Problem: Give again only the lines beginning with the one that contains "box_pieces()" and ending with the one that contains "Colour = tuple[float, float, float]"; include both of those lines.

Source data:
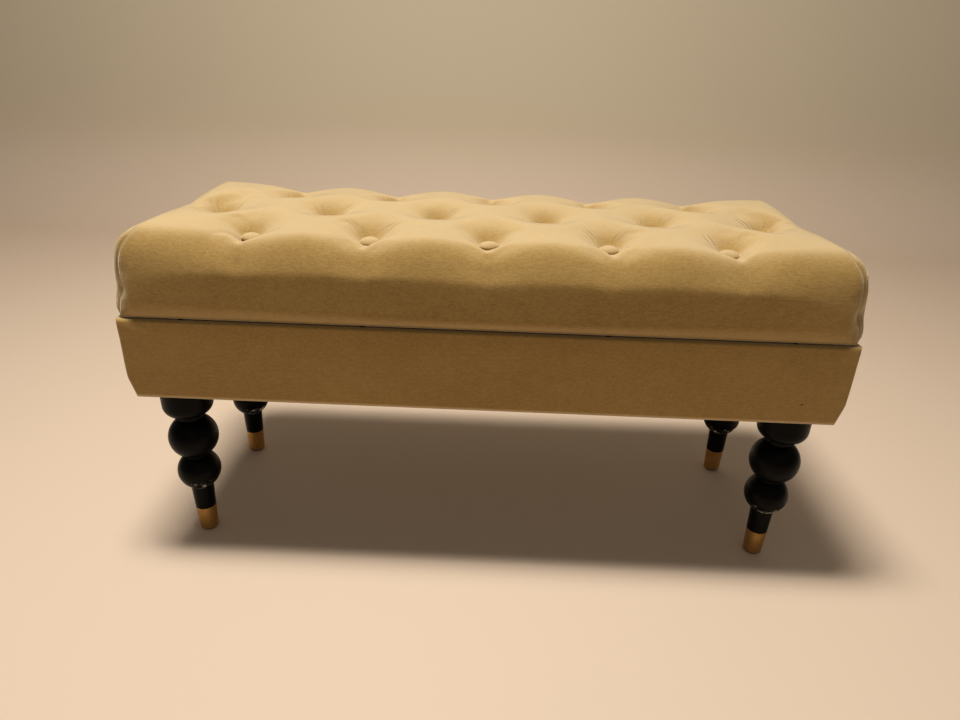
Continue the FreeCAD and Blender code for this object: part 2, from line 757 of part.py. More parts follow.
def stay_arm(label, side, near, start, end, hole_radii):
    """Make a flat arm between two pivots in the YZ plane, with round ends and a hole at each."""
    run_y, run_z = end[0] - start[0], end[1] - start[1]
    length = hypotenuse(run_y, run_z)
    across_y, across_z = run_z / length * (d.arm_width / 2), -run_y / length * (d.arm_width / 2)
    body = new_body(label)
    bar = new_sketch(body, "YZ_Plane")
    outline(bar, [
        (start[0] + across_y, start[1] + across_z),
        (end[0] + across_y, end[1] + across_z),
        (end[0] - across_y, end[1] - across_z),
        (start[0] - across_y, start[1] - across_z),
    ])
    extrude(body, "Pad", bar, d.arm_thickness)
    for centre in (start, end):
        eye = new_sketch(body, "YZ_Plane")
        circle(eye, centre, d.arm_width / 2)
        extrude(body, "Pad", eye, d.arm_thickness)
    for centre, radius in zip((start, end), hole_radii):
        hole = new_sketch(body, "YZ_Plane")
        circle(hole, centre, radius)
        pocket = extrude(body, "Pocket", hole, d.arm_thickness)
        pocket.Reversed = True
    low_x, _ = slab_span(side, near, near + d.arm_thickness)
    put(body, (low_x, 0, 0))
    keep(label, body)
    return body


def rivet(name, side, far, near, centre):
    """Make a rivet that runs from a far face inwards to a head just past a near face."""
    shank_low, shank_high = slab_span(side, near, far)
    head_low, _ = slab_span(side, near - d.rivet_head_height, near)
    return fuse(name, [
        rod(f"{name}_shank", d.rivet_radius, shank_high - shank_low, (shank_low, *centre), "x"),
        rod(f"{name}_head", d.rivet_head_radius, d.rivet_head_height, (head_low, *centre), "x"),
    ])


def stay_pieces():
    """Make both folding stays with their brackets and rivets."""
    box_pivot, elbow = (stay_box_y, stay_box_z), (elbow_y, elbow_z)
    lid_pivot = (stay_lid_y, stay_lid_z)
    snug = d.rivet_radius + d.fastener_clearance / 2
    loose = d.rivet_radius + d.arm_clearance
    gap = d.arm_clearance / 2
    box_rivets, lid_rivets = [], []
    for name, side in SIDES.items():
        low_x, high_x = slab_span(side, stay_plate_face, room_length)
        half_plate = d.bracket_length / 2
        plate = block(f"{name}_stay_plate",
                      (low_x, stay_box_y - d.arm_width / 2, stay_box_z - half_plate),
                      (high_x, stay_box_y + d.arm_width / 2, stay_box_z + half_plate))
        places = stay_plate_screw_places(side)
        sinks = screw_sinks(f"{name}_stay_plate_sinks", places, Vector(0, 1, 0), -90 * side)
        pivot_hole = rod(f"{name}_stay_plate_hole", snug, d.bracket_thickness, (low_x, *box_pivot), "x")
        label = f"{name}_stay_box_bracket"
        keep(label, cut(label, plate, [sinks, pivot_hole]))
        box_rivets.append(rivet(f"{name}_box_rivet", side, room_length, lower_arm_near - gap, box_pivot))

        stay_arm(f"{name}_stay_lower_arm", side, lower_arm_near, box_pivot, elbow, (snug, snug))
        stay_arm(f"{name}_stay_upper_arm", side, upper_arm_near, elbow, lid_pivot, (snug, loose))
        label = f"{name}_stay_elbow_rivet"
        keep(label, rivet(label, side, lower_arm_far, upper_arm_near - gap, elbow))

        ear_low, ear_high = slab_span(side, lower_arm_near, lower_arm_far)
        flange_low, flange_high = slab_span(side, lower_arm_near - flange_width, lower_arm_far)
        ear_half = d.arm_width / 2
        ear = fuse(f"{name}_lid_bracket_blank", [
            block(f"{name}_ear", (ear_low, stay_lid_y - ear_half, stay_lid_z),
                  (ear_high, stay_lid_y + ear_half, lid_bottom)),
            rod(f"{name}_ear_end", ear_half, d.arm_thickness, (ear_low, *lid_pivot), "x"),
            block(f"{name}_flange", (flange_low, stay_lid_y - flange_width, lid_bottom - d.bracket_thickness),
                  (flange_high, stay_lid_y + flange_width, lid_bottom)),
        ])
        places = [(stay_flange_x * side, stay_lid_y + step, lid_bottom - d.bracket_thickness)
                  for step in (-stay_screw_step / 2, stay_screw_step / 2)]
        sinks = screw_sinks(f"{name}_flange_sinks", places, Vector(1, 0, 0), 180)
        pivot_hole = rod(f"{name}_ear_hole", snug, d.arm_thickness, (ear_low, *lid_pivot), "x")
        label = f"{name}_stay_lid_bracket"
        keep(label, cut(label, ear, [sinks, pivot_hole]))
        lid_rivets.append(rivet(f"{name}_lid_rivet", side, lower_arm_far, upper_arm_near - gap, lid_pivot))
    keep("stay_box_rivets", bundle("stay_box_rivets", box_rivets), 2)
    keep("stay_lid_rivets", bundle("stay_lid_rivets", lid_rivets), 2)


# ---------------------------------------------------------------- build, check and write

def check_and_write():
    """Stop on any failed object, then write one STEP file for each piece."""
    for item in document.Objects:
        if "Invalid" in item.State or "Error" in item.State:
            raise RuntimeError(f"{item.Name} failed: {item.State}")
    os.makedirs("parts", exist_ok=True)
    for label, (item, solids) in nodes.items():
        shape = item.Shape
        if shape.isNull() or not shape.isValid():
            raise RuntimeError(f"{label} has no valid shape")
        if len(shape.Solids) != solids:
            raise RuntimeError(f"{label} has {len(shape.Solids)} solids, expected {solids}")
        shape.exportStep(f"parts/{label}.step")
    print(f"{len(nodes)} pieces written")


box_pieces()
leg_pieces()
lid_pieces()
hinge_pieces()
stay_pieces()
document.recompute()
check_and_write()
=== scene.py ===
"""Velvet piano bench with a button-tufted lid over a storage box: its looks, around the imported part.

Frame: +X to the right end, +Y to the back, +Z up, in metres, with the origin on the floor under the box.
"""
import logging
import math
from dataclasses import dataclass
from enum import Enum
from typing import Callable, Iterable, Sequence

import bmesh
import bpy
from mathutils import Euler, Matrix, Vector, noise


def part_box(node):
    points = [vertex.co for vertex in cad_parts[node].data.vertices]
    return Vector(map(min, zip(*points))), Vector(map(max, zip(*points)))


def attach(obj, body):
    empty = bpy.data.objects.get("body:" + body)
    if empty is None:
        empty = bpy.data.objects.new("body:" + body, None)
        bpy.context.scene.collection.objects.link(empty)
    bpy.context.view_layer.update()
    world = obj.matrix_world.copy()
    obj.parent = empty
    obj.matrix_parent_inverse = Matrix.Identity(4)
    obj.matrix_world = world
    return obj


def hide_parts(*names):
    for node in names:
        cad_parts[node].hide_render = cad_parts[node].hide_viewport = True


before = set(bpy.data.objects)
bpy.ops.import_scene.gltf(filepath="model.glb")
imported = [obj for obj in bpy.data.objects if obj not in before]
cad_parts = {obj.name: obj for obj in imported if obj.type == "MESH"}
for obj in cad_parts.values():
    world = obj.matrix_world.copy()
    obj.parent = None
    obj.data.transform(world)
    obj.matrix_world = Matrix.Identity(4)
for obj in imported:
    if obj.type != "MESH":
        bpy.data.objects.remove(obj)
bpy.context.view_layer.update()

log = logging.getLogger("piano_bench")

Colour = tuple[float, float, float]


def srgb(red: int, green: int, blue: int) -> Colour:
    """Turn a colour of 0 to 255 into linear light.

    Args:
        red: red part.
        green: green part.
        blue: blue part.

    Returns:
        The linear colour.
    """
    parts = (red / 255, green / 255, blue / 255)
    return tuple(c / 12.92 if c <= 0.04045 else ((c + 0.055) / 1.055) ** 2.4 for c in parts)


def ramp(low: float, high: float, value: float) -> float:
    """Rise smoothly from 0 at low to 1 at high.

    Args:
        low: where the rise starts.
        high: where it ends.
        value: the place asked for.

    Returns:
        A share from 0 to 1.
    """
    share = min(1.0, max(0.0, (value - low) / (high - low)))
    return share * share * (3 - 2 * share)


def between(table: Sequence[tuple[float, float]], value: float) -> float:
    """Read a value off a short line of (place, value) pairs.

    Args:
        table: pairs in rising order of place.
        value: the place asked for.

    Returns:
        The value there, straight between neighbours.
    """
    if value <= table[0][0]:
        return table[0][1]
    for (x0, y0), (x1, y1) in zip(table, table[1:]):
        if value <= x1:
            return y0 + (y1 - y0) * (value - x0) / (x1 - x0)
    return table[-1][1]


class Axis(Enum):
    """The three directions of the frame."""

    X = Vector((1, 0, 0))
    Y = Vector((0, 1, 0))
    Z = Vector((0, 0, 1))


class Body(Enum):
    """The moving bodies of the bench."""

    BOX = "box"
    LID = "lid"


class Slot(Enum):
    """The record's material slots of the new pieces."""

    VELVET = "velvet"
    LINING = "lining_cloth"
    DUST_CLOTH = "dust_cloth"


# ------------------------------------------------------------------ shader building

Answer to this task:
box_pieces()
leg_pieces()
lid_pieces()
hinge_pieces()
stay_pieces()
document.recompute()
check_and_write()
=== scene.py ===
"""Velvet piano bench with a button-tufted lid over a storage box: its looks, around the imported part.

Frame: +X to the right end, +Y to the back, +Z up, in metres, with the origin on the floor under the box.
"""
import logging
import math
from dataclasses import dataclass
from enum import Enum
from typing import Callable, Iterable, Sequence

import bmesh
import bpy
from mathutils import Euler, Matrix, Vector, noise


def part_box(node):
    points = [vertex.co for vertex in cad_parts[node].data.vertices]
    return Vector(map(min, zip(*points))), Vector(map(max, zip(*points)))


def attach(obj, body):
    empty = bpy.data.objects.get("body:" + body)
    if empty is None:
        empty = bpy.data.objects.new("body:" + body, None)
        bpy.context.scene.collection.objects.link(empty)
    bpy.context.view_layer.update()
    world = obj.matrix_world.copy()
    obj.parent = empty
    obj.matrix_parent_inverse = Matrix.Identity(4)
    obj.matrix_world = world
    return obj


def hide_parts(*names):
    for node in names:
        cad_parts[node].hide_render = cad_parts[node].hide_viewport = True


before = set(bpy.data.objects)
bpy.ops.import_scene.gltf(filepath="model.glb")
imported = [obj for obj in bpy.data.objects if obj not in before]
cad_parts = {obj.name: obj for obj in imported if obj.type == "MESH"}
for obj in cad_parts.values():
    world = obj.matrix_world.copy()
    obj.parent = None
    obj.data.transform(world)
    obj.matrix_world = Matrix.Identity(4)
for obj in imported:
    if obj.type != "MESH":
        bpy.data.objects.remove(obj)
bpy.context.view_layer.update()

log = logging.getLogger("piano_bench")

Colour = tuple[float, float, float]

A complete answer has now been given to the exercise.